| DATA FOR PROCESSING |
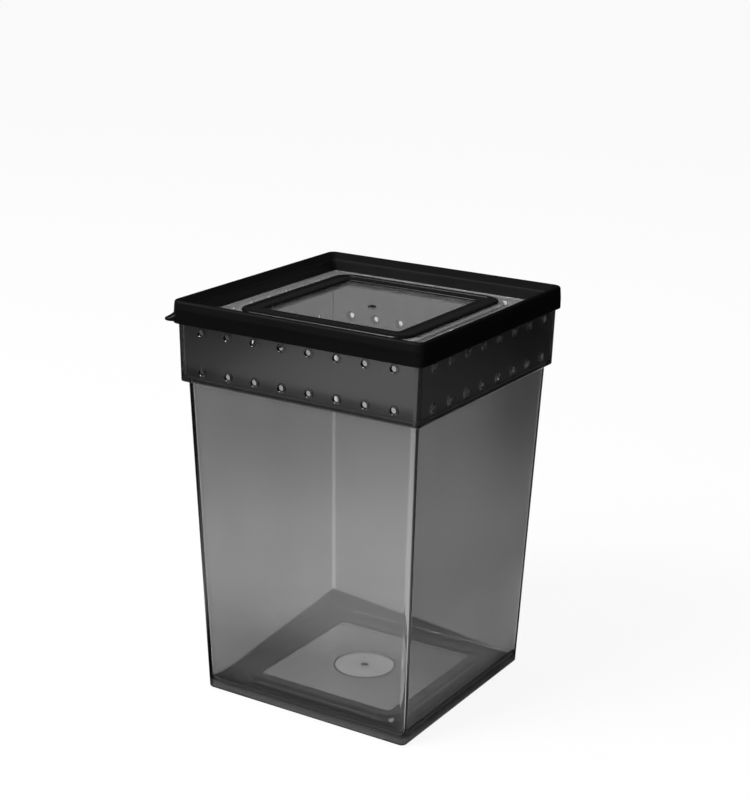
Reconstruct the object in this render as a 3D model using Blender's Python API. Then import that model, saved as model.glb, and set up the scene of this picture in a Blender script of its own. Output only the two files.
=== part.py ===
"""Reptile breeding box: a tall tapered tub with a vented collar, a framed lid and a lift-out feeding hatch.

Metres, +Z up. The origin is the middle of the surface that the tub stands on.
Every piece is a square form turned about the Z axis of the box, so each one is written as a list of
stations (half width, corner radius, height) that run round its cross-section, like the profile of a lathe.
"""

from math import cos, pi, radians, sin

import bmesh
import bpy
from mathutils import Matrix, Vector

# Tub: body, step and collar
BASE_WIDTH = 0.0840
BODY_FLARE = 0.0044
BODY_HEIGHT = 0.1173
COLLAR_STEP = 0.0019
COLLAR_FLARE = 0.0005
COLLAR_HEIGHT = 0.0259
TUB_WALL = 0.0019
TUB_CORNER_RADIUS = 0.0022
TUB_INNER_CORNER_RADIUS = 0.0007
TUB_EDGE_ROUND = 0.0005
FOOT_EDGE_ROUND = 0.0008

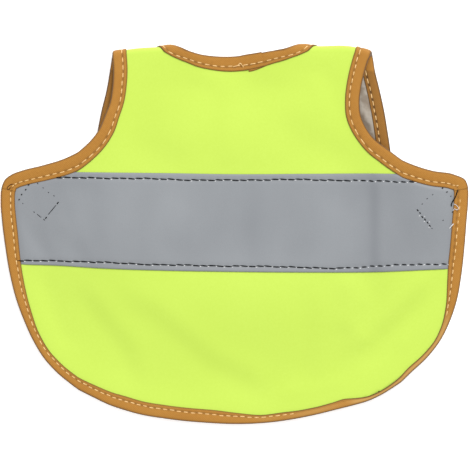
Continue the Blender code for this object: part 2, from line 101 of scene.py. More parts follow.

| AIM OF THE EXERCISE |
Copy each line of the listing that includes "scene".

| COMPLETE RESPONSE |
Reconstruct the object in this render as a 3D model using Blender's Python API. Then import that model, saved as model.glb, and set up the scene of this picture in a Blender script of its own. Output only the two files.
Continue the Blender code for this object: part 2, from line 101 of scene.py. More parts follow.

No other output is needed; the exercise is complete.